You have to understand that LLVM is a library that helps you build compilers. Clang is merely a frontend for this library.
Clang translates C/C++ code into LLVM IR and hands it over to LLVM, which compiles it into native code.
LLVM is also able to generate native code directly in memory, which then can be called as a normal function. So case 1. and 2. share LLVM's optimization and code generation.
So how does one use LLVM as a JIT compiler? You build an application which generates some LLVM IR (in memory), then use the LLVM library to generate native code (still in memory). LLVM hands you back a pointer which you can call afterwards. No clang involved.
You can, however, use clang to translate some C code into LLVM IR and load this into your JIT context to use the functions.
Real World examples:
Unladen Swallow Python VM
Rubinius Ruby VM
There is also the Kaleidoscope tutorial which shows how to implement a simple language with JIT compiler.
First, you get LLVM bytecode (LLVM IR):
clang -emit-llvm -S -o test.bc test.c
Second, you use LLVM JIT:
lli test.bc
That runs the program.
Then, if you wish to get native, you use LLVM backend:
llc test.bc
From the assembly output:
as test.S
I am taking the steps to compile and run the JIT'ed code from a mail message in LLVM community.
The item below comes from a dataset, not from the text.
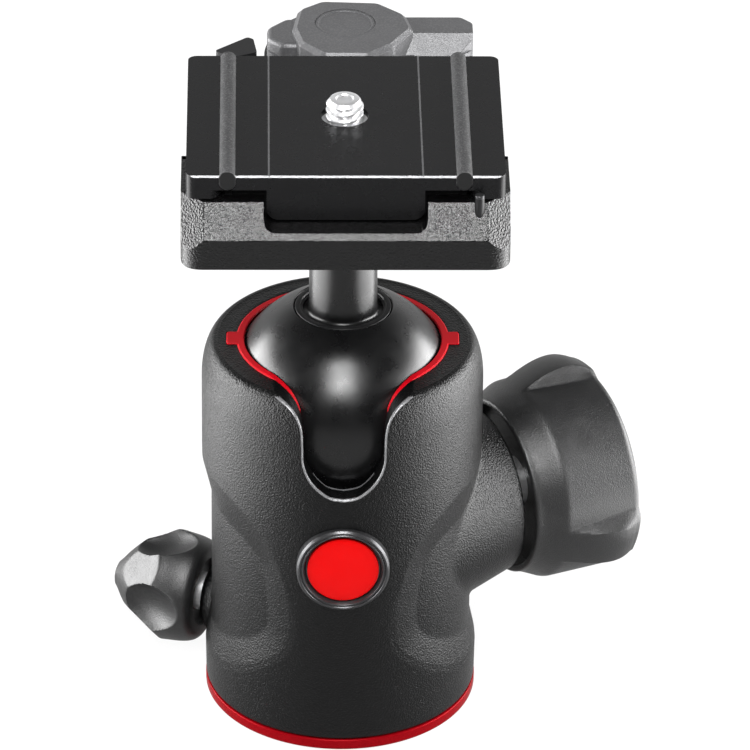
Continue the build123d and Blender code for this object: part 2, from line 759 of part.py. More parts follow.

[LLVMdev] MCJIT and Kaleidoscope Tutorial
Header file:
// foo.h
extern void foo(void);
and the function for a simple foo() function:
//foo.c
#include <stdio.h>
void foo(void) {
puts("Hello, I'm a shared library");
}
And the main function:
//main.c
#include <stdio.h>
#include "foo.h"
int main(void) {
puts("This is a shared library test...");
foo();
return 0;
}
Build the shared library using foo.c:
gcc foo.c -shared -o libfoo.so -fPIC
Generate the LLVM bitcode for the main.c file:
clang -Wall -c -emit-llvm -O3 main.c -o main.bc
And run the LLVM bitcode through jit (and MCJIT) to get the desired output:
lli -load=./libfoo.so main.bc
lli -use-mcjit -load=./libfoo.so main.bc
You can also pipe the clang output into lli:
clang -Wall -c -emit-llvm -O3 main.c -o - | lli -load=./libfoo.so
Output
This is a shared library test...
Hello, I'm a shared library
Source obtained from
Shared libraries with GCC on Linux
Most compilers have a front end, some middle code/structure of some sort, and the backend. When you take your C program and use clang and compile such that you end up with a non-JIT x86 program that you can just run, you have still gone from frontend to middle to backend. Same goes for gcc, gcc goes from frontend to a middle thing and a backend. Gccs middle thing is not wide open and usable as is like LLVM's.
Now one thing that is fun/interesting about llvm, that you cannot do with others, or at least gcc, is that you can take all of your source code modules, compile them to llvms bytecode, merge them into one big bytecode file, then optimize the whole thing, instead of per file or per function optimization you get with other compilers, with llvm you can get any level of partial to compilete program optimization you like. then you can take that bytecode and use llc to export it to the targets assembler. I normally do embedded so I have my own startup code that I wrap around that but in theory you should be able to take that assembler file and with gcc compile and link it and run it. gcc myfile.s -o myfile. I imagine there is a way to get the llvm tools to do this and not have to use binutils or gcc, but I have not taken the time.
I like llvm because it is always a cross compiler, unlike gcc you dont have to compile a new one for each target and deal with nuances for each target. I dont know that I have any use for the JIT thing is what I am saying I use it as a cross compiler and as a native compiler.
So your first case is the front, middle, end and the process is hidden from you you start with source and get a binary, done. The second case is if I understand right the front and the middle and stop with some file that represents the middle. Then the middle to end (the specific target processor) can happen just in time at runtime. The difference there is the backend, the real time execution of the middle language of case two, is likely different than the backend of case one.